Munn established an early constitutional precedent for government regulation of business, undercutting the idea that the Gilded Age was purely laissez-faire.
Wabash v. Illinois (1886) later limited Munn by barring states from regulating interstate railroads, which pushed Congress to pass the Interstate Commerce Act in 1887.
Decided in 1877, the same year Reconstruction ended, Munn marks the national shift in political focus from civil rights enforcement to economic regulation.
On the exam, use Munn as specific evidence for farmer responses to industrialization (APUSH 6.3.A) and for continuity arguments about the growth of regulatory power.
In 1877, the Supreme Court ruled that Illinois could legally cap the rates grain elevators charged farmers, because businesses 'affected with a public interest' are subject to state regulation. It upheld the Granger laws against a Fourteenth Amendment due process challenge.
No. The ruling only covered businesses 'affected with a public interest,' meaning ones the public depends on and can't avoid, like grain elevators and railroads. And in 1886, Wabash v. Illinois further limited states by ruling that only Congress could regulate interstate railroad traffic.

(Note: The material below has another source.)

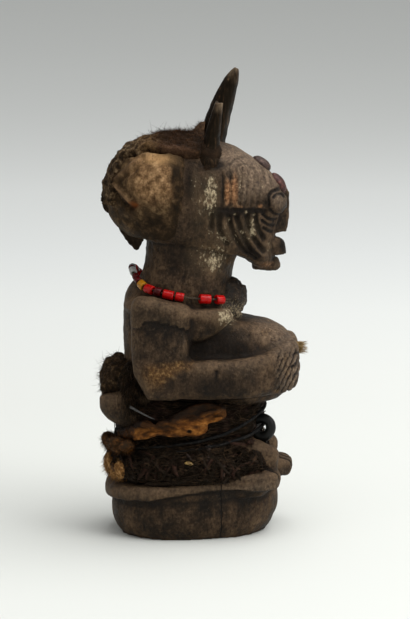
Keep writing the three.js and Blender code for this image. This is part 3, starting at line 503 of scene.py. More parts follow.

Munn (1877) expanded state power, allowing states to regulate businesses serving the public interest. Wabash (1886) restricted it, holding that states cannot regulate railroad traffic crossing state lines. The Wabash decision led Congress to pass the Interstate Commerce Act in 1887.

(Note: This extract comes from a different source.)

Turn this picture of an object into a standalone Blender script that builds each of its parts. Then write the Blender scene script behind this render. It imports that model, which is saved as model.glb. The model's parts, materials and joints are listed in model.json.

Western and Midwestern farmers depended on railroads and grain elevators to get crops to market, and those companies often charged whatever they wanted. Munn proved that farmer organizations like the Grange could use state legislatures and the courts to fight back against monopoly pricing.
It can appear in multiple-choice questions about Gilded Age farmer protest and Granger laws, and it's excellent specific evidence for essays on government regulation or agrarian responses to industrialization. It connects to Topic 6.3 and learning objective APUSH 6.3.A.